Resistance to change is hardly considered a virtue in presidential politics these days, but it can be enormously appealing in other realms, including golf. At Pebble Beach—voted the best resort in the West and Northwest—staying the course is a veritable mantra, not only from tee to green but also in the ritual postround debriefing.
Few watering holes are better than Pebble’s Tap Room for celebrating or chewing over the day’s results. Seven decades after it opened, the clubby wood-paneled bar has barely been altered. The name of this shrine did change back in 1949, when the Monkeyshines Room got rid of the mannequin chimps hanging from the ceiling in favor of a more traditional look. But the trophies and placards from the Roaring Twenties survived, and they stand alongside a collection of photos of Bing Crosby and assorted pros and celebrities who have teed it up in Crosby’s old Clambake, now the AT&T Pebble Beach National Pro-Am.
The Tap Room’s menu still includes timeless standards like the meatloaf, the burgers and the sautéed sand dabs. These days, though, they’re flanked by more sophisticated choices, including prime steaks and a locally sourced artichoke soup, and the wine list would impress even the most discerning oenophile.

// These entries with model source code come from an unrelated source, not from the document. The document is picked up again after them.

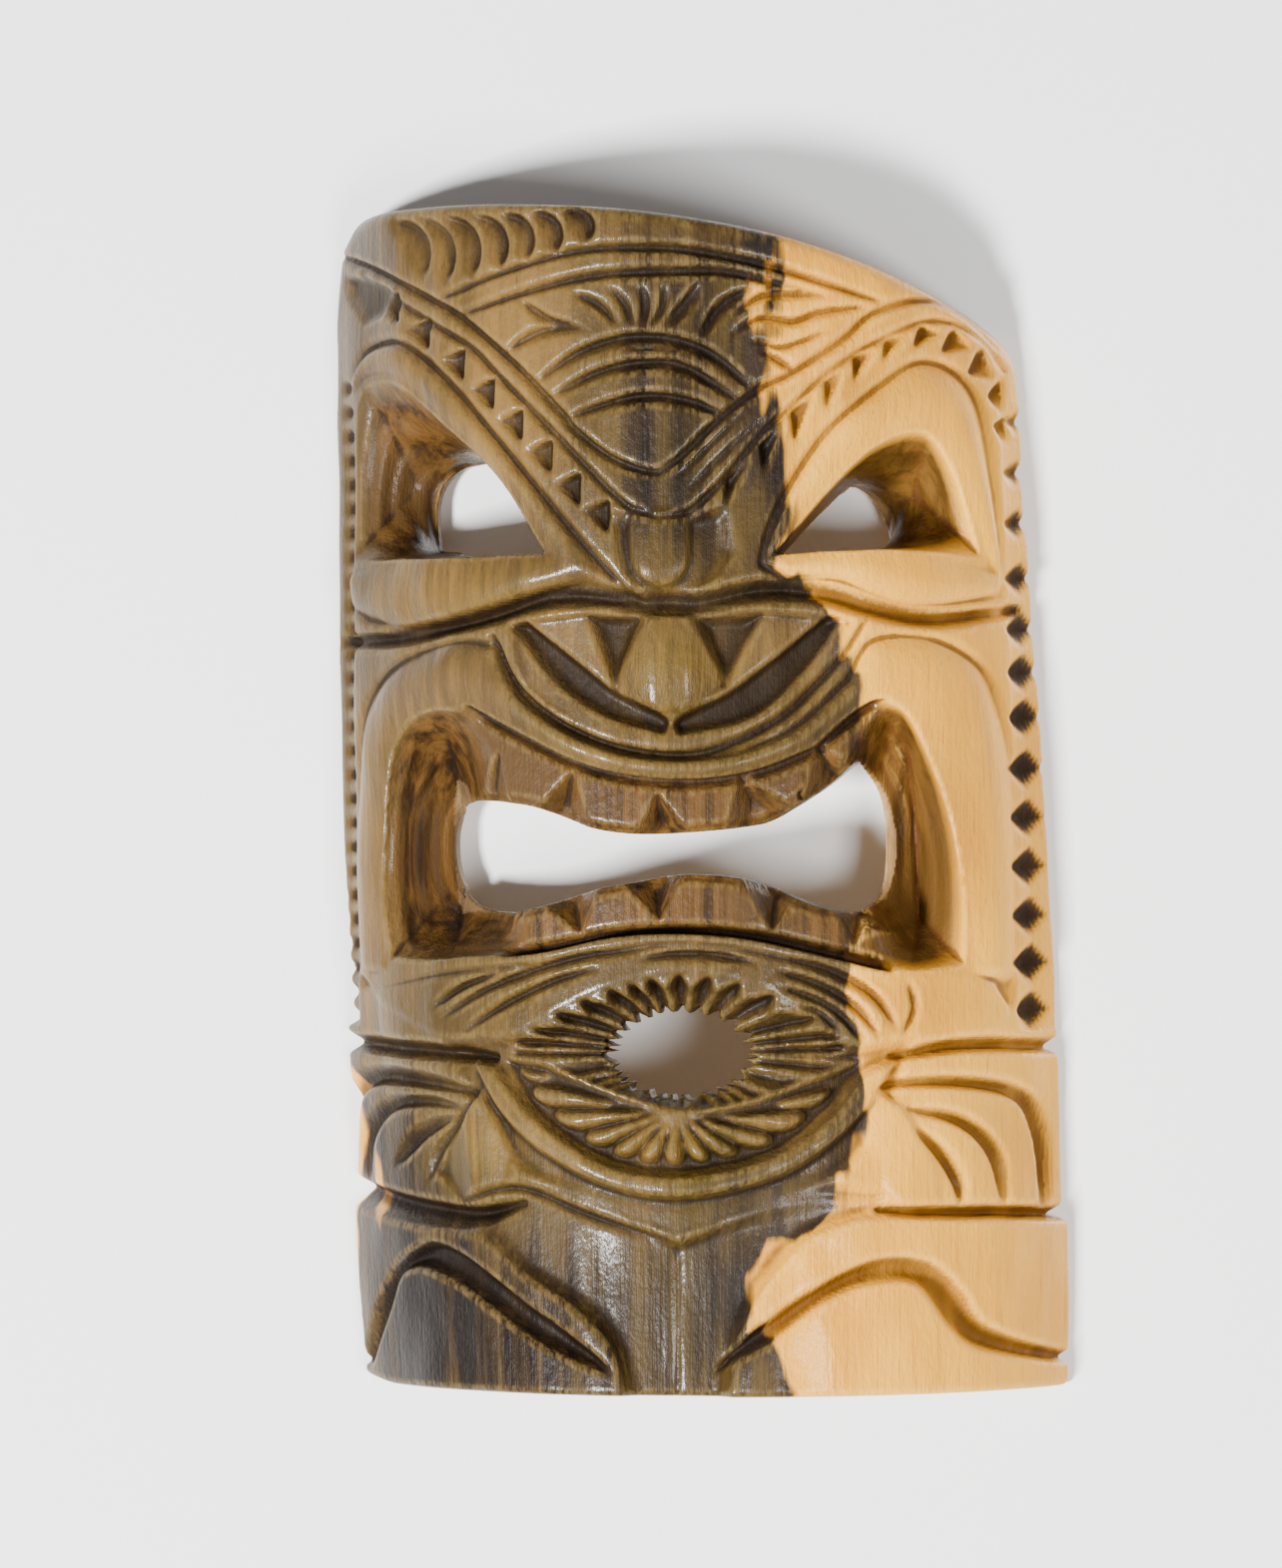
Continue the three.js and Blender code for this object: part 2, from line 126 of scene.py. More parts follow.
def nearest(path, x, z):
    """Distance to a line, how far along it the nearest point lies (0 to 1), and the side that it is on."""
    spans = np.diff(path, axis=0)
    lengths = np.maximum(np.hypot(*spans.T), 1e-6)
    starts = np.concatenate([[0], np.cumsum(lengths)])
    best = np.full(x.shape, 1e9)
    along = np.zeros(x.shape)
    side = np.zeros(x.shape)
    for (ax, az), (dx, dz), length, start in zip(path[:-1], spans, lengths, starts):
        t = np.clip(((x - ax) * dx + (z - az) * dz) / length ** 2, 0, 1)
        gap = np.hypot(x - ax - t * dx, z - az - t * dz)
        closer = gap < best
        best = np.where(closer, gap, best)
        along = np.where(closer, start + t * length, along)
        side = np.where(closer, dx * (z - az) - dz * (x - ax), side)
    return best, along / starts[-1], np.sign(side)


def signed(path, x, z):
    """Distance to a closed outline, negative inside."""
    closed = np.vstack([path, path[:1]])
    gap = nearest(closed, x, z)[0]
    inside = np.zeros(x.shape, bool)
    for (ax, az), (bx, bz) in zip(closed[:-1], closed[1:]):
        if az == bz:
            continue
        crosses = ((az > z) != (bz > z)) & (x < (bx - ax) * (z - az) / (bz - az) + ax)
        inside ^= crosses
    return np.where(inside, -gap, gap)


def ease(value, low, high):
    """0 below low, 1 above high, and smooth between."""
    t = np.clip((value - low) / (high - low), 0, 1)
    return t * t * (3 - 2 * t)


class Relief:
    """How deep the carving goes below the log's skin, on a grid over the front view."""

    def __init__(self, xs, zs, depth):
        self.xs = xs
        self.zs = zs
        self.ground = np.full((len(xs), len(zs)), float(depth))
        self.cuts = np.zeros_like(self.ground)

    def window(self, path, reach):
        """The part of the grid round a path, as slices and places."""
        low = path.min(axis=0) - reach
        high = path.max(axis=0) + reach
        part = tuple(
            slice(max(np.searchsorted(ticks, low[k]) - 1, 0), np.searchsorted(ticks, high[k]) + 1)
            for k, ticks in enumerate((self.xs, self.zs))
        )
        x, z = np.meshgrid(self.xs[part[0]], self.zs[part[1]], indexing="ij")
        return part, x, z

    def field(self, path, depth, edge):
        """Lowers or raises the ground inside an outline to one depth, with a sloping edge."""
        part, x, z = self.window(path, edge)
        inside = ease(-signed(path, x, z), -edge / 2, edge / 2)
        level = depth(x, z) if callable(depth) else depth
        self.ground[part] += (level - self.ground[part]) * inside

    def roll(self, inner, outer, crest, inner_depth, outer_depth, only=None):
        """A rounded moulding between two outlines."""
        part, x, z = self.window(outer, 1)
        a = signed(inner, x, z)
        b = -signed(outer, x, z)
        share = ease(b, 0, 1.6) * (1 if only is None else only(x, z))
        s = np.clip(a, 0, None) / np.maximum(np.clip(a, 0, None) + np.clip(b, 0, None), 1e-6)
        outer_level = outer_depth(x, z) if callable(outer_depth) else outer_depth
        low = inner_depth + (outer_level - inner_depth) * s
        bulge = np.sin(np.pi * s) ** 0.75
        self.ground[part] += (low + (crest - low) * bulge - self.ground[part]) * share

    def stroke(self, points, width, depth, taper, lean_to=0.0):
        """A gouge stroke along a line, running out at both ends. lean_to moves its bottom to one side."""
        path = curve(points)
        part, x, z = self.window(path, width)
        gap, along, side = nearest(path, x, z)
        half = (width / 2) * np.maximum(np.sin(np.pi * np.clip(along, 0.02, 0.98)), 0) ** taper
        across = gap * side / np.maximum(half, 0.05)
        shape = np.clip(np.where(across > lean_to, (1 - across) / (1 - lean_to),
                                 (1 + across) / (1 + lean_to)), 0, 1)
        cut = depth * shape * np.clip(half / (width / 2) * 1.1, 0, 1)
        self.cuts[part] = np.maximum(self.cuts[part], cut)

    def pit(self, corners, depth):
        """A chip cut out of a polygon: it slopes down from its edges to the deepest point."""
        path = np.array(corners, float)
        part, x, z = self.window(path, 1)
        gap = -signed(path, x, z)
        size = max(gap.max(), 0.3)
        centre = (path[0] + path[1:].mean(axis=0)) / 2
        pull = 1 - 0.35 * np.hypot(x - centre[0], z - centre[1]) / max(np.ptp(path, axis=0))
        cut = depth * np.clip(gap / size, 0, 1) ** 0.8 * pull
        self.cuts[part] = np.maximum(self.cuts[part], cut)

    def chip(self, top, foot, corner, depth):
        """A three-sided notch: a steep wall from top to foot, and a facet rising from it to the corner."""
        path = np.array([top, foot, corner], float)
        part, x, z = self.window(path, 1)
        inside = ease(-signed(path, x, z), -0.3, 0.9)
        wall = nearest(path[:2], x, z)[0]
        reach = nearest(path[:2], np.array([corner[0]]), np.array([corner[1]]))[0][0]
        cut = depth * inside * np.clip(1 - wall / reach, 0, 1)
        self.cuts[part] = np.maximum(self.cuts[part], cut)

    def scoop(self, path, depth, slope):
        """A gouged hollow that fills an outline, rounded at its bottom."""
        part, x, z = self.window(path, 1)
        gap = np.clip(-signed(path, x, z), 0, None)
        cut = depth * np.sin(np.clip(gap * slope / depth, 0, 1) * np.pi / 2)
        self.cuts[part] = np.maximum(self.cuts[part], cut)


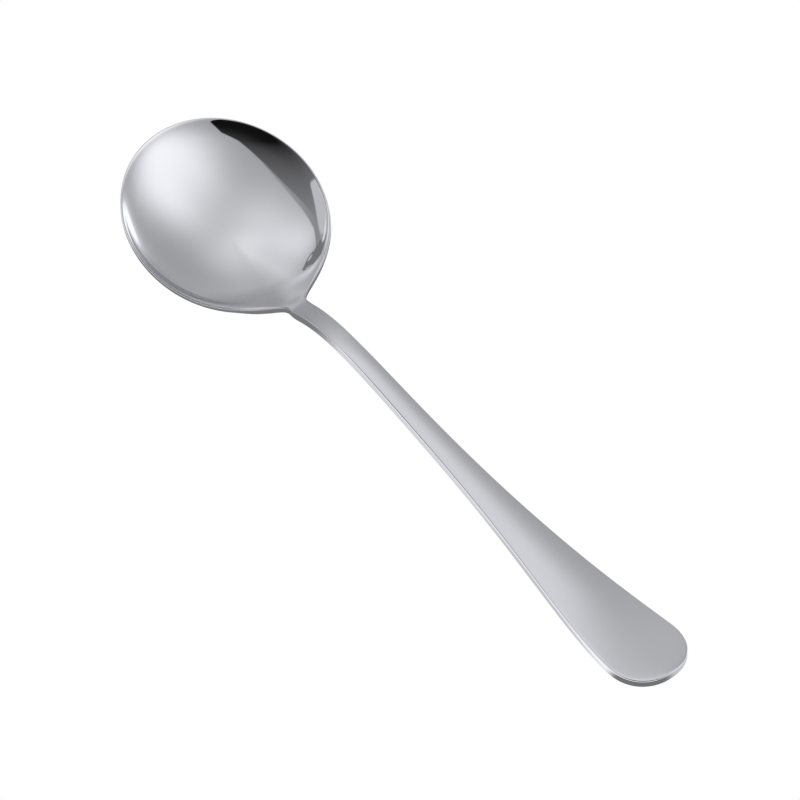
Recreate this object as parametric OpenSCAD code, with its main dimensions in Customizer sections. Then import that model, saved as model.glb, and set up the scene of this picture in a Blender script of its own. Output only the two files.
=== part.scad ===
// Round soup spoon, stamped from one strip of steel. It lies as it does on a table:
// the front of the bowl points along -X, the end of the handle along +X, and +Z is up.
// Its regions are drawn as solids that meet face to face: bowl, neck and handle.

/* [Whole spoon] */
// Length from the front of the bowl to the end of the handle
spoon_length = 175; // [160:1:190]
// Radius that the tumbled edges are rounded to
edge_round = 0.3; // [0.2:0.05:0.35]

/* [Bowl] */
// Length of the bowl's oval, from its front to where it would close
bowl_length = 47.9; // [44:0.1:52]
// Width of the bowl over its edges
bowl_width = 45.5; // [42:0.1:48]
// Depth of the inside under the edge
bowl_depth = 7; // [6:0.1:8.5]
// How much of that depth is the steeper lip at the edge
lip_depth = 0.8; // [0.4:0.05:1]
// Thickness of the steel at the bottom of the bowl
bowl_wall = 1.4; // [1.2:0.1:1.8]
// Thickness of the steel at the bowl's edge
edge_thickness = 1.2; // [1:0.05:1.5]
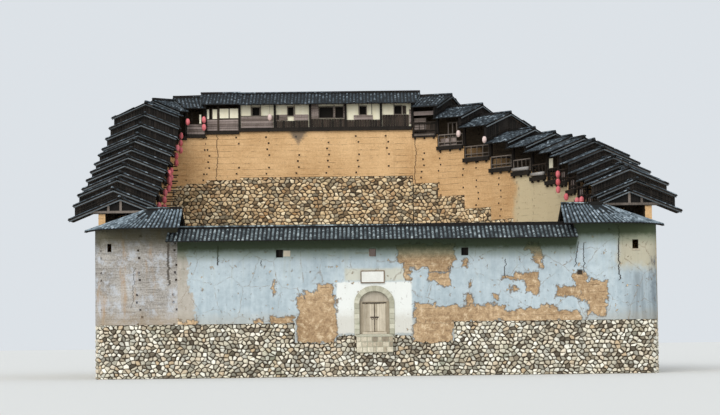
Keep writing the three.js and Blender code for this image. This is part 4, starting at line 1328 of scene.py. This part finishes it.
# The rear gallery's face. Each row: kind, left X, right X, low and high over the floor, proud
rearFace = {
    "floor": 21.0, "y": 32.02, "back": 0.5, "sill": 1.2, "head": 2.12, "wide": 0.22,
    "casing": 0.07, "casingEnd": 0.06, "sillOut": 0.08, "postHalf": 0.12,
    "rows": [
        ("mauve", -11.36, -8.56, 0.12, 1.12, 0.05), ("mauve", -8.45, -5.5, 0.74, 1.27, 0.04),
        ("dark", -8.45, -5.5, 0.12, 0.72, 0.03), ("mauve", -5.3, -2.35, 0.86, 2.1, 0.03),
        ("dark", -5.3, -2.35, 0.12, 0.84, 0.04), ("mauve", -1.55, 0.1, 0.74, 1.15, 0.05),
        ("dark", -2.2, 0.72, 0.12, 0.74, 0.03), ("dark", 0.95, 3.25, 0.1, 1.15, 0.04),
        ("dark", 2.7, 3.02, 1.2, 1.92, 0.02),
        ("mauve", 3.28, 3.44, 0.3, 1.6, 0.04), ("dark", -8.45, -8.05, 0.8, 1.25, 0.05),
    ],
    # middle X, sill over the floor, width, height
    "windows": [(-10.06, 1.2, 0.6, 0.72), (-7.05, 1.2, 0.45, 0.72), (-3.95, 0.95, 1.2, 0.95),
                (-2.82, 0.95, 0.66, 0.95), (-0.75, 1.2, 0.55, 0.72), (2.3, 1.2, 0.6, 0.72)],
    "posts": [-11.5, -8.42, -5.34, -2.26, 0.82, 3.4], "studs": (-10.48, -9.66, -6.7, -1.1, 0.02, 1.98),
}


def even(start, end, wide):  # a length in equal steps of about this width
    count = max(int(round((end - start) / wide)), 1)
    step = (end - start) / count
    return [(start + k * step, start + (k + 1) * step) for k in range(count)]


def boardRow(timbers, x0, x1, y0, y1, z0, z1, wide=rearFace["wide"]):  # upright boards side by side
    for a, b in even(x0, x1, wide):
        timbers.box(a + 0.006, b - 0.006, y0, y1 + dice.random() * 0.008, z0, z1)


def planks(timbers, x0, x1, y0, y1, z0, z1):  # boards one above the other
    for a, b in even(z0, z1, rearFace["wide"]):
        timbers.box(x0, x1, y0, y1 + dice.random() * 0.008, a + 0.012, b - 0.012)


def freeOfWindows(x0, x1, low, high):  # pieces of a row between the windows that cross it
    spans = [(x0, x1)]
    for x, sill, width, height in rearFace["windows"]:
        if sill + height >= low + 0.02 and sill <= high - 0.02:
            left, right = x - width / 2 - 0.05, x + width / 2 + 0.05
            halves = [part for a, b in spans for part in ((a, min(b, left)), (max(a, right), b))]
            spans = [(a, b) for a, b in halves if b - a > 0.05]
    return spans


def addRearFace():
    mauve, dark, frames = Timbers(), Timbers(), Timbers()
    floor, y, wide, end = (rearFace[key] for key in ("floor", "y", "casing", "casingEnd"))
    skin, clear = y - 0.003, rearFace["postHalf"]
    for kind, x0, x1, low, high, proud in rearFace["rows"]:
        timbers, row = (dark, boardRow) if kind == "dark" else (mauve, planks)
        for a, b in freeOfWindows(x0, x1, low, high):
            row(timbers, a, b, y - proud - 0.02, y - 0.004, floor + low, floor + high)
    for x, sill, width, height in rearFace["windows"]:
        z0, z1 = floor + sill, floor + sill + height
        x0, x1 = x - width / 2, x + width / 2
        frames.box(x0 - wide, x0, y - wide, skin, z0 - end, z1 + end)
        frames.box(x1, x1 + wide, y - wide, skin, z0 - end, z1 + end)
        frames.box(x0, x1, y - rearFace["sillOut"], skin, z0 - wide, z0)
        frames.box(x0, x1, y - wide, skin, z1, z1 + end)
        back = y + rearFace["back"]
        # a dark board behind each window, in the darkest tone: painted shade of the room within
        dark.box(x0 - 0.1, x1 + 0.1, back, back + 0.03, z0 - 0.4, z1 + 0.3, -1.0)  # the dark behind it
    sill, head, posts = floor + rearFace["sill"], floor + rearFace["head"], rearFace["posts"]
    for a, b in neighbours(posts):
        frames.box(a + clear, b - clear, y - 0.06, skin, head, head + 0.08)
        if a == posts[0]:
            frames.box(a + clear, b - clear, y - wide, skin, sill - 0.07, sill - 0.01)
    for x in rearFace["studs"]:
        frames.box(x - 0.03, x + 0.03, y - 0.05, skin, sill, head)
    mauve.piece("rear_boards", "mauve", "panel")
    dark.piece("rear_dark_boards", "timber", "timber")
    frames.piece("rear_window_frames", "greyTimber", "timber")


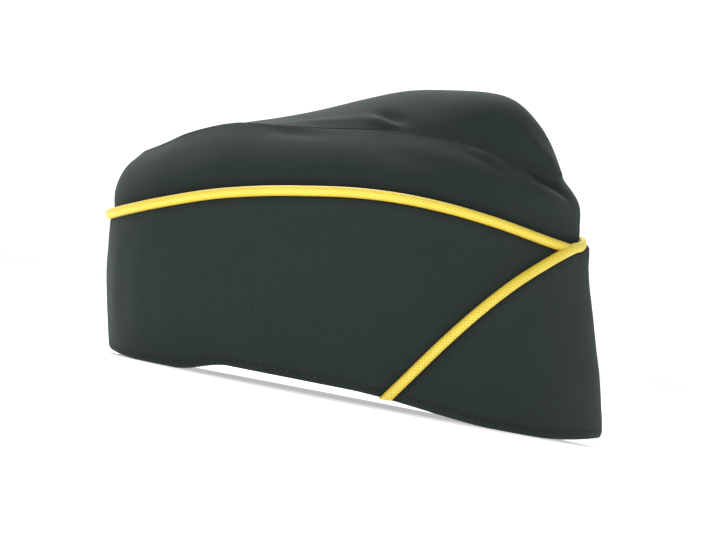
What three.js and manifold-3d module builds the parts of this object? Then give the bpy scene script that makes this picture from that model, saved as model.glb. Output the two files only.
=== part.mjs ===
// A garrison cap of wool gabardine, standing on its rim as it does when it is taken off.
//
// It is sewn from two crown sides, a leaf-shaped crown top let in between them, and a curtain:
// the cuff round the outside, in a right and a left half. The left half wraps round the front
// and lies over the right half, and its cut edge runs back and down to the rim. A round cord
// is sewn along the top edge of both halves and down that slanting edge.
//
// Millimetres. +X is the front, +Y the wearer's left, +Z up. The origin is at the centre of
// the cap's footprint, on the surface that it stands on.
//
// Both crown sides follow one surface. Its u runs from the back seam (0) to the front
// seam (1), and its v from the rim (0) by the curtain's top edge (1) to the top ridge (2).
import * as THREE from "three";
import { mergeVertices } from "three/addons/utils/BufferGeometryUtils.js";
import Manifold from "manifold-3d";

const kernel = await Manifold();
kernel.setup();

const CROWN_WALL = 1.5;
const CURTAIN_WALL = 1.5; // the cloth folded double
const GAP = 0.3; // between one piece and the next
const CORD_RADIUS = 2.35;
const CORD_SIDES = 8;
const MITRE = Math.PI / 4; // slope of the seam faces along the ridge, from upright
const CREST_POWER = 2.2; // how square the top's cross-section is

// Widths and ends of the crown sides at each level: the x of the back and front seams, the
// half width, and how pointed the plan is at the back and front (1 is as round as an ellipse).
const LEVELS = [
  { v: 0.0, back: -104.6, front: 115.8, half: 72.0, backPoint: 1.0, frontPoint: 1.35 },
  { v: 0.25, back: -108.2, front: 111.2, half: 71.2, backPoint: 1.0, frontPoint: 1.39 },
  { v: 0.5, back: -111.5, front: 105.2, half: 70.0, backPoint: 1.0, frontPoint: 1.42 },
  { v: 1.0, back: -115.3, front: 93.7, half: 64.5, backPoint: 1.05, frontPoint: 1.5 },
  { v: 1.35, back: -117.2, front: 91.6, half: 59.5, backPoint: 1.15, frontPoint: 1.48 },
  { v: 1.7, back: -114.6, front: 88.8, half: 50.5, backPoint: 1.35, frontPoint: 1.35 },
  { v: 2.0, back: -107.6, front: 79.5, half: 38.0, backPoint: 1.6, frontPoint: 1.2 },
];

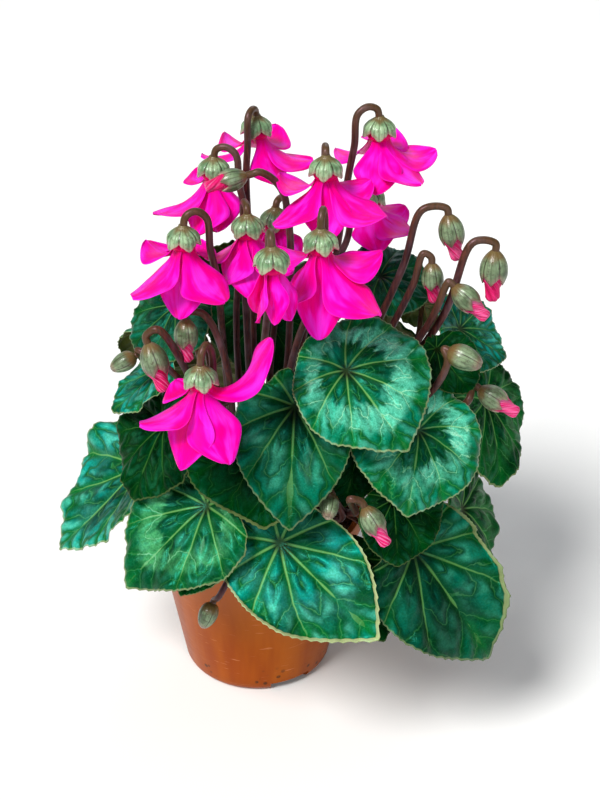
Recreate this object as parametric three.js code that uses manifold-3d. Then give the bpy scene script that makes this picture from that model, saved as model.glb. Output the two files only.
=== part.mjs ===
// A potted cyclamen in flower: pot, soil, tuber, leaves, nodding flowers and buds.
// Millimetres, +Z up. The origin is the centre of the pot's base, and -Y is the front.

import * as THREE from 'three';
import { mergeVertices } from 'three/addons/utils/BufferGeometryUtils.js';
import Module from 'manifold-3d';

const wasm = await Module();
wasm.setup();

const DEGREE = Math.PI / 180;
const V = (x, y, z) => new THREE.Vector3(x, y, z);

// Pot, a 12 cm nursery pot
const POT_HEIGHT = 105;
const POT_BASE_RADIUS = 42.5;
const POT_TOP_RADIUS = 60;
const POT_RIM_RADIUS = 62;
const POT_RIM_HEIGHT = 9;
const POT_WALL = 1.6;
const POT_FLOOR = 2;
const POT_CORNER = 4;
const POT_SIDES = 32;
const NOTCH_ANGLES = [28, 148, 268];
const NOTCH_SPREAD = 33;
const NOTCH_HEIGHT = 5.5;
const NOTCH_DEPTH = 8;

// Soil and tuber
const SEAT_GAP = 0.3;
const SOIL_TOP = 92;
const SOIL_LUMP = 1.2;
const SOIL_SIDES = 16;
const TUBER_RADIUS = 30;
const TUBER_HALF_HEIGHT = 14;
const TUBER_CENTRE = 90;
const TUBER_SIDES = 16;

// Stems grow from rings of places on the tuber
const ROOT_GAP = 0.3;
const ROOT_RINGS = [3.8, 9, 13.8, 18.8, 24];
const ROOT_SPACING = 0.6;
const CROWN_RADIUS = 3.4;
const CROWN_HEIGHT = 4;
const STEM_SIDES = 5;
const THIN_SIDES = 4;
const FLOWER_STEM_RADIUS = 1.9;
const BUD_STEM_RADIUS = 1.9;
const PETIOLE_RADIUS = 1.5;

// Leaf blades
const BLADE_THICKNESS = 1.0;
const BLADE_CLEARANCE = 0.8;
const SETTLE_STEP = 1;
const SETTLE_LIMIT = 24;
const BLADE_RINGS = [
  { reach: 0.42, spokes: 5 },
  { reach: 0.8, spokes: 8 },
  { reach: 1, spokes: 20 },
];
const SCALLOP = 0.035;

// Flowers
const PETAL_THICKNESS = 0.8;
const PETAL_WIDTH = 25;
const PETAL_SPANS = 2;
const PETAL_STEPS = 4;
const STEM_BERTH = 62;
const PETAL_PIN = 8;
const PETAL_PATH_STEPS = 24;
const THROAT_RADIUS = 6;
const THROAT_HEIGHT = 4;
const CALYX_RADIUS = 8;
const CALYX_HEIGHT = 8;
const SEPAL_DROP = 3;

const PLASTIC = new THREE.MeshStandardMaterial({ color: 0xb4602c, roughness: 0.42 });
const SOIL = new THREE.MeshStandardMaterial({ color: 0x33241a, roughness: 0.95 });
const TUBER = new THREE.MeshStandardMaterial({ color: 0x5a4030, roughness: 0.85 });
const LEAF = new THREE.MeshStandardMaterial({ color: 0x1c6a45, roughness: 0.4 });
const STEM = new THREE.MeshStandardMaterial({ color: 0x6a4238, roughness: 0.5 });
const PETAL = new THREE.MeshStandardMaterial({ color: 0xff1690, roughness: 0.45 });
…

A snapshot of the tavern’s atmosphere, courtesy of veteran bartender Tim Head: On the eve of the 1992 U.S. Open, a hard-partying foursome refused to believe Payne Stewart was in the house, and they each gamely wagered a bottle of champagne that the guy in question wasn’t the reigning Open champ. Told of the bet, Stewart fetched the trophy he’d won at Hazeltine the year before, which the honor-bound doubters dutifully filled with four bottles of Cristal.